News & Community
Baltimore Women’s March Moves Downtown as Thousands Plan to Participate
This year’s theme encourages voter registration in 2018 elections.
While marches in January 2017 were motivated by the inauguration of President Trump, the upcoming women’s march is focused on a different election—the 2018 midterms.
This Saturday’s theme, Power to the Polls, is meant to encourage voting in the upcoming primary and general elections. The emphasis is to launch a national voter registration drive to increase voter turnout by at least 40 percent.
“Our leaders need to be aware and held accountable for what they are elected to do,” said Baltimore Women’s March organizer Sarah Mogol. “There are so many pieces of legislation this year that affect women’s rights—childcare, family sick leave, Planned Parenthood—and the leaders need to hear our voices.”
The second annual Baltimore Women’s March-March Forward, will take place at 11 a.m. at the War Memorial Plaza downtown to promote social and political change. Following the rally, participants will march to McKeldin Square at the Inner Harbor.
The Baltimore Women’s March last year joined other marches around the country, including the Women’s March in Washington D.C., which drew about 500,000 people to the city. Mogol hopes that this year’s event will bring a similar crowd as last year, if not more.
“This is so important because it’s an opportunity for everybody to get back together,” she said. “Last year’s marches really created such a strong voice and inspired so many people. We saw that when we came to one space and we had our voices together we were able to actually make some really big changes in the world.”

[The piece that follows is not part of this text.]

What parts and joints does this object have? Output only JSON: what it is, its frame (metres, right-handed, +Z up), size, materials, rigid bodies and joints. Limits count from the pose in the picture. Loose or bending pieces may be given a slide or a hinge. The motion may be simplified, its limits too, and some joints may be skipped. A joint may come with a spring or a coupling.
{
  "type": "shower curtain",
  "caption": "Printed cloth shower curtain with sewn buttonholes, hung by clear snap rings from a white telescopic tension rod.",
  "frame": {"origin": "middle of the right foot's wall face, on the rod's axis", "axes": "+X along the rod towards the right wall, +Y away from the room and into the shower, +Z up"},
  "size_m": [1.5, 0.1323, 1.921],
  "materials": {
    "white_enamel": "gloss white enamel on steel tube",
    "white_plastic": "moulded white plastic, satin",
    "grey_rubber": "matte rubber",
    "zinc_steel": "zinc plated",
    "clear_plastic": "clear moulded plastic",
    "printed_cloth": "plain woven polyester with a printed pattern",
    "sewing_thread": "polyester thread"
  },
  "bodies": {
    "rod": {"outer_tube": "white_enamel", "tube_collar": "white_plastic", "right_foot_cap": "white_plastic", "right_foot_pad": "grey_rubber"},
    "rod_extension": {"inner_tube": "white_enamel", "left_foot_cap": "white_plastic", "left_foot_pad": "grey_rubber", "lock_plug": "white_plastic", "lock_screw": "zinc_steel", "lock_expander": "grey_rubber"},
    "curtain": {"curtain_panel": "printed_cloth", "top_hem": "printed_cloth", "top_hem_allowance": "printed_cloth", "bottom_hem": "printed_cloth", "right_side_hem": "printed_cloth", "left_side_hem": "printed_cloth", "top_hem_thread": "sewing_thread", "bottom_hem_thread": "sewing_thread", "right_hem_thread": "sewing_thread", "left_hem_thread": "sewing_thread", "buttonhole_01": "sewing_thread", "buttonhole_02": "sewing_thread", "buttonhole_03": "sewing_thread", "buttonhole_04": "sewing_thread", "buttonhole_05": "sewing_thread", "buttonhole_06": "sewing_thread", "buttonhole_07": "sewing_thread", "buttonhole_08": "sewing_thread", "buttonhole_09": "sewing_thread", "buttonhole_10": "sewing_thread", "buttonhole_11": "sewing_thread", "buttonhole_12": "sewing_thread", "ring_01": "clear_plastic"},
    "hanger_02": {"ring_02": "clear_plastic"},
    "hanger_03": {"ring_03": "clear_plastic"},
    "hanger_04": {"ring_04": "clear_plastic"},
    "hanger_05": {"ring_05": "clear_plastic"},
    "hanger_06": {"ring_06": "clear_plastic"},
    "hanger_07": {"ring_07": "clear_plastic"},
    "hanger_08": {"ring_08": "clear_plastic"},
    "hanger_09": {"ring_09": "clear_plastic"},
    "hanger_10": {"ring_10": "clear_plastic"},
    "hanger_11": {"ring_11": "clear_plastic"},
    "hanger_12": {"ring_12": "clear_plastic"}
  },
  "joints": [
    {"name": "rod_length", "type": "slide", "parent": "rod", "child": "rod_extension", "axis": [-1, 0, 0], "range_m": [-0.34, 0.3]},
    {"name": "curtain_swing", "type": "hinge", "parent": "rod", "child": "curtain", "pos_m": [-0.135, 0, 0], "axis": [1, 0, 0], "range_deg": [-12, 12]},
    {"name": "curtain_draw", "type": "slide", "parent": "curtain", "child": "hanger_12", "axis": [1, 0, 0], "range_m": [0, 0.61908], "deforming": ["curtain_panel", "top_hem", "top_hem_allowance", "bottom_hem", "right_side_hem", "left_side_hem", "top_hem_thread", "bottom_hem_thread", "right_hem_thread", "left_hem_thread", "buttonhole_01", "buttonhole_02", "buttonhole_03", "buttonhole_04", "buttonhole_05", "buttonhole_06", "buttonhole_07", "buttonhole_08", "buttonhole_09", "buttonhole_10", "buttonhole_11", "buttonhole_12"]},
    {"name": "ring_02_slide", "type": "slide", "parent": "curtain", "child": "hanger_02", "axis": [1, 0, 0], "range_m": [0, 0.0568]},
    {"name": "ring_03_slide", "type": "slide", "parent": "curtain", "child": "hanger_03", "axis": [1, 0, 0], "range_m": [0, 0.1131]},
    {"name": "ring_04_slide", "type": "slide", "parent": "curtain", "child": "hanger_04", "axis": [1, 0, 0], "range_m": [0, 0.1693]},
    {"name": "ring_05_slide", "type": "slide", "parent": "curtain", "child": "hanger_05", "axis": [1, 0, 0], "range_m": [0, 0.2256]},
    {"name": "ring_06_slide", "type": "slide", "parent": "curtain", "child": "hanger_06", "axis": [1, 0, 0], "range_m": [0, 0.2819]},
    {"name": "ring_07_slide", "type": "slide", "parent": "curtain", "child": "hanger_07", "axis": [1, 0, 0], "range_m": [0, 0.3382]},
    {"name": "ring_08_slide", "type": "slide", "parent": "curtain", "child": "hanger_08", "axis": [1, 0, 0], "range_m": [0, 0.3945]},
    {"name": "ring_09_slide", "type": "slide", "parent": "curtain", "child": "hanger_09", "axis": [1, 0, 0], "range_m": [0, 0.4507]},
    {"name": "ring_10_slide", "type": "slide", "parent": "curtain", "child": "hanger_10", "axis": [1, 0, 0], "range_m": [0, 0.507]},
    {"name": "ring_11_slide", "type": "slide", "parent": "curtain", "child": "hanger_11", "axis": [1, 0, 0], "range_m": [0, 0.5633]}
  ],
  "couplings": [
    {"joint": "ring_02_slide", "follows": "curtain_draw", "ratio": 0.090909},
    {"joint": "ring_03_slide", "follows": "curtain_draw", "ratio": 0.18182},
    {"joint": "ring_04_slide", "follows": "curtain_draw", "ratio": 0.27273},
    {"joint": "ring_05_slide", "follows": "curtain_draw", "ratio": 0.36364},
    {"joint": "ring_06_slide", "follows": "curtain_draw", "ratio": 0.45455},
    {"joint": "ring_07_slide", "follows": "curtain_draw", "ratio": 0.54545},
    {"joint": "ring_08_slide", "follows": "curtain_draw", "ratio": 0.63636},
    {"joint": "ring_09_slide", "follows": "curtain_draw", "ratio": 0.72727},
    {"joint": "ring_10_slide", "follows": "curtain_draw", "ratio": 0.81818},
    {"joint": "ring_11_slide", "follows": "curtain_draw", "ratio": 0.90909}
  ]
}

During the rally, Baltimore City health commissioner Dr. Leana Wen, Mayor Catherine Pugh, Senator Ben Cardin, and state’s attorney Marilyn Mosby are among the list of city leaders expected to speak. Mogol stressed that this year’s event is about participation and support for one another—including elected officials—to show that everyone can make a difference, no matter how small the gesture.

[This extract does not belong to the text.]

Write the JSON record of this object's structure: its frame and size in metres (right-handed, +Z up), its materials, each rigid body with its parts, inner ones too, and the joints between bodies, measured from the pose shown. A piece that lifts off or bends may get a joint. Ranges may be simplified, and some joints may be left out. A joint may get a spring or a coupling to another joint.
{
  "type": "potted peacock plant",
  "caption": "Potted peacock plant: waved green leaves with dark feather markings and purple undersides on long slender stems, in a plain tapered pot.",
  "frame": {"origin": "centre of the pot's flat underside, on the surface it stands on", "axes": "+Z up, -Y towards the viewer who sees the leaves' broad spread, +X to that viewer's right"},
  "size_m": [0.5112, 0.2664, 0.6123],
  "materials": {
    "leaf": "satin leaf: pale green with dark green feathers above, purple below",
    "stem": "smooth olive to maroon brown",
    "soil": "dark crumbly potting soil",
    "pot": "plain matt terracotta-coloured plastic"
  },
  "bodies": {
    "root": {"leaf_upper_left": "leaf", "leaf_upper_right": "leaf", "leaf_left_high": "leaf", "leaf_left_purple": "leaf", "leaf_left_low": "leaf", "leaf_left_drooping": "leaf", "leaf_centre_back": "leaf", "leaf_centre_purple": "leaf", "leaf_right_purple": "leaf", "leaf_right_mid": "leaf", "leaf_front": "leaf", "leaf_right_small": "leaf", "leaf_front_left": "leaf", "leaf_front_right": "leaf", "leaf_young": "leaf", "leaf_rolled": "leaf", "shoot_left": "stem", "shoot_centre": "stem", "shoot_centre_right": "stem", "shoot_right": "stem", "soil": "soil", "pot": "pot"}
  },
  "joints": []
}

A little further south, Brittany T. Oliver, director of local nonprofit Not Without Black Women, which we featured in our January issue, will be speaking at the Women’s March on Washington 2018.

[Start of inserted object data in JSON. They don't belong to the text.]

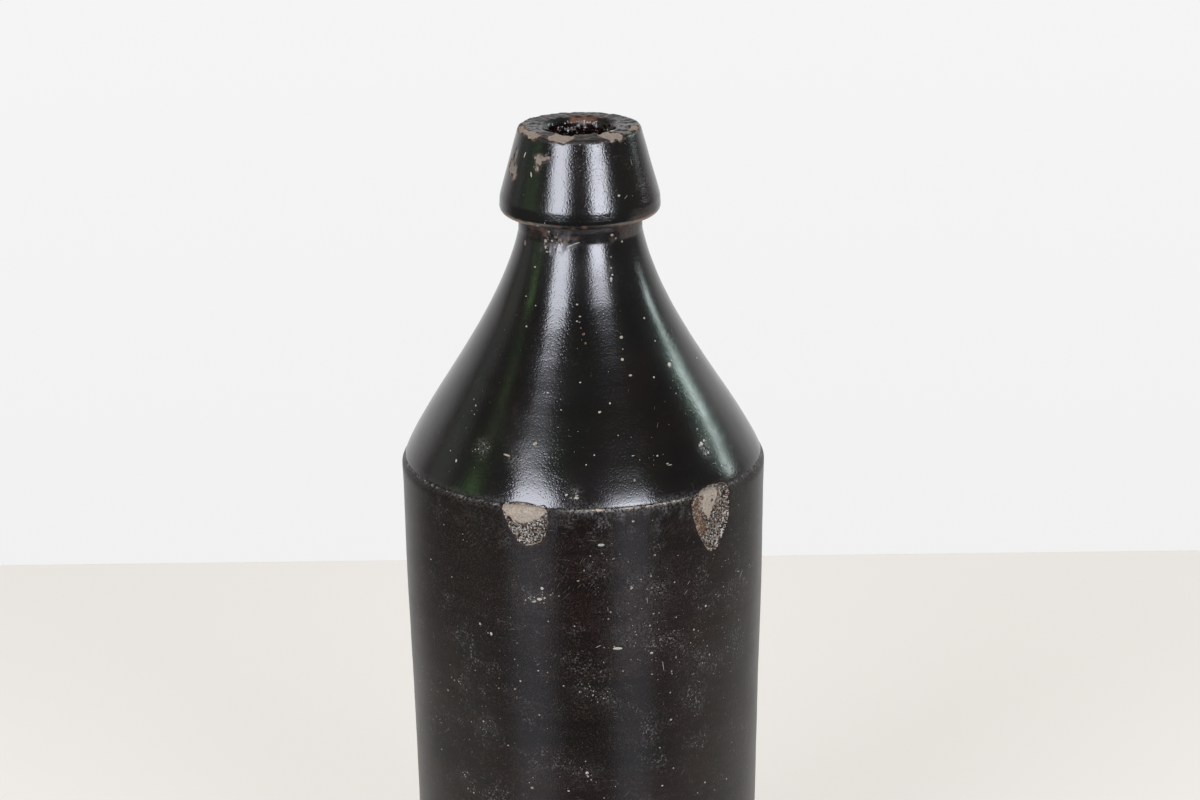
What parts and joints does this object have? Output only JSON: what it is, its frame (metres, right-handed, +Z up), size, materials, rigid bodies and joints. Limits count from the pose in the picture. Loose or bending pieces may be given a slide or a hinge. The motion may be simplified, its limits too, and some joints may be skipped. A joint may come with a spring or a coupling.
{
  "type": "stoneware ink bottle",
  "caption": "Tall dark-glazed stoneware ink bottle: near-straight body, conical shoulder swept up into a short neck, and a tapered lip collar round an open cork mouth.",
  "frame": {"origin": "centre of the foot, on the surface the bottle stands on", "axes": "+Z up along the bottle's axis, -Y towards the side that the picture shows, +X to that view's right"},
  "size_m": [0.0958, 0.0958, 0.248],
  "materials": {
    "body_glaze": "worn satin dark brown slip glaze with pale pits and scratches",
    "shoulder_glaze": "glossy near-black glaze with small pits and a worn pale line at the seam",
    "lip_glaze": "glossy near-black glaze with a greenish cast, chipped to buff stoneware along the mouth"
  },
  "bodies": {
    "root": {"body": "body_glaze", "shoulder_and_neck": "shoulder_glaze", "lip_collar": "lip_glaze"}
  },
  "joints": []
}
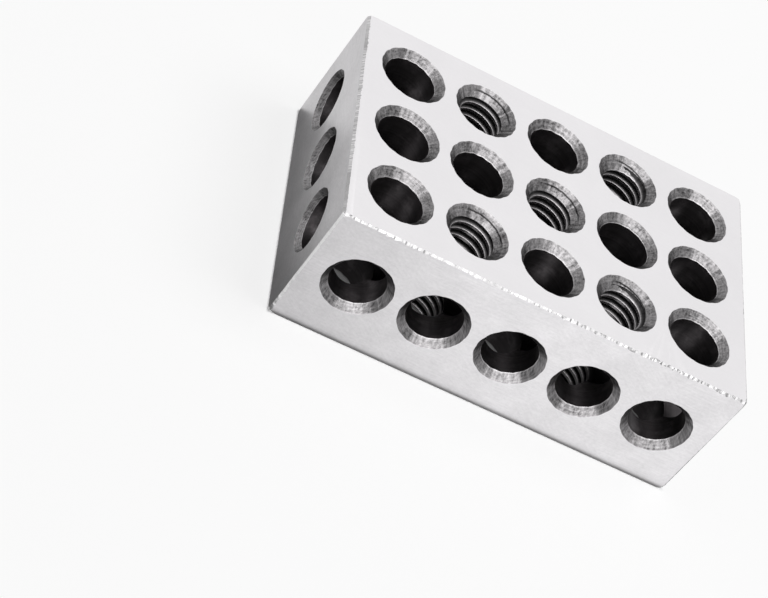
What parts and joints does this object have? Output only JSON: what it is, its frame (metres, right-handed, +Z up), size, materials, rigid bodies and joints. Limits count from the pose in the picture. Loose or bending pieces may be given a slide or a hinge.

Although it is called the Women’s March, the march is striving to be more inclusive. Mogol says that this march is for “all women and their allies,” and is a safe place for everyone to share their stories in an effort to promote change.
“Democracy demands participation—from everyone,” Mogol said. “It’s about numbers, and support, and showing that we were a collective voice that needs to be heard. It’s also really about action. We need action.”